WHAT IS EXPECTED:
Pick out the lines containing "from".

───── EXERCISE DATA ─────

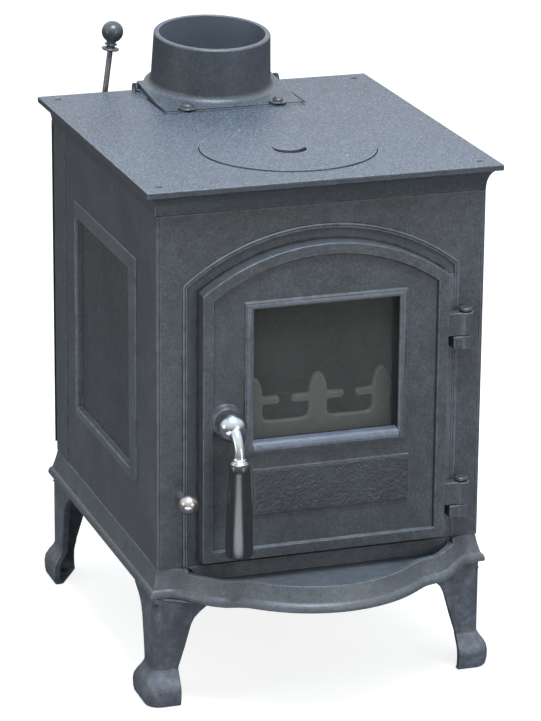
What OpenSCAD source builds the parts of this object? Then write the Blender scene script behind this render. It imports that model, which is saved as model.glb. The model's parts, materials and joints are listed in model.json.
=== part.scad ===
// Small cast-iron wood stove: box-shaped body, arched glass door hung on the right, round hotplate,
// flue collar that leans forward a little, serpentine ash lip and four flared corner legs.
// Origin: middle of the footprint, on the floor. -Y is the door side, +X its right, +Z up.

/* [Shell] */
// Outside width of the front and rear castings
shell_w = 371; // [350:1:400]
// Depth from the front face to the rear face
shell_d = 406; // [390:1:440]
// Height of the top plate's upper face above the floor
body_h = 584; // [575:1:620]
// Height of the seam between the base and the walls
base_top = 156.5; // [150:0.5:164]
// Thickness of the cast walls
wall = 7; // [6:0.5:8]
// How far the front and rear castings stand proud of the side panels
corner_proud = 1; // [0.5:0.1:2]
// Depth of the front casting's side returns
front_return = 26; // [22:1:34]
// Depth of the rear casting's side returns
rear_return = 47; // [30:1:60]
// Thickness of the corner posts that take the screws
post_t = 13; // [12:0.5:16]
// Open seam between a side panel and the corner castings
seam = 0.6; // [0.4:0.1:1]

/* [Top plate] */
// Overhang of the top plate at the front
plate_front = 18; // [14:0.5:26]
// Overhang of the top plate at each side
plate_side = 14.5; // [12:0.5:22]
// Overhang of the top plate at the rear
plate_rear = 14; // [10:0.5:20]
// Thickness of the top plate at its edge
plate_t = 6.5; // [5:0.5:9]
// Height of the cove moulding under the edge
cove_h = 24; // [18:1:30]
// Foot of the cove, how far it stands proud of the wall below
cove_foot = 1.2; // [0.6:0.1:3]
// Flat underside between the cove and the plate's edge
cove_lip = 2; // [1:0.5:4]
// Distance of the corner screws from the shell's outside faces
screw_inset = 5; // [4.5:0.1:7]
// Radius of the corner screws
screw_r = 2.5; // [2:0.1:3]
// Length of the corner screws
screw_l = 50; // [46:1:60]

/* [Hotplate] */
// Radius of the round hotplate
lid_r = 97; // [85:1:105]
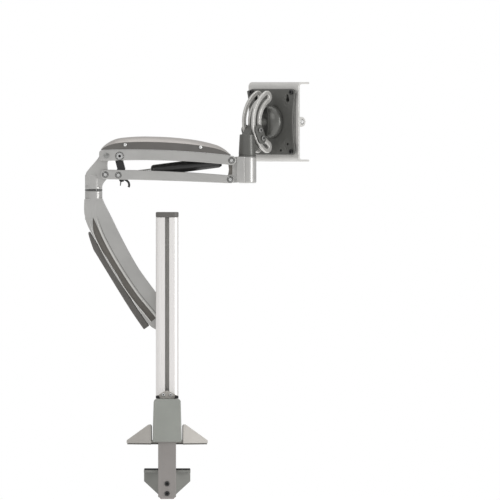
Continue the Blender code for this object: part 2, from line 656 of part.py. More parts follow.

─────

RESULT BELOW:
// Depth from the front face to the rear face
// Distance of the corner screws from the shell's outside faces
Continue the Blender code for this object: part 2, from line 656 of part.py. More parts follow.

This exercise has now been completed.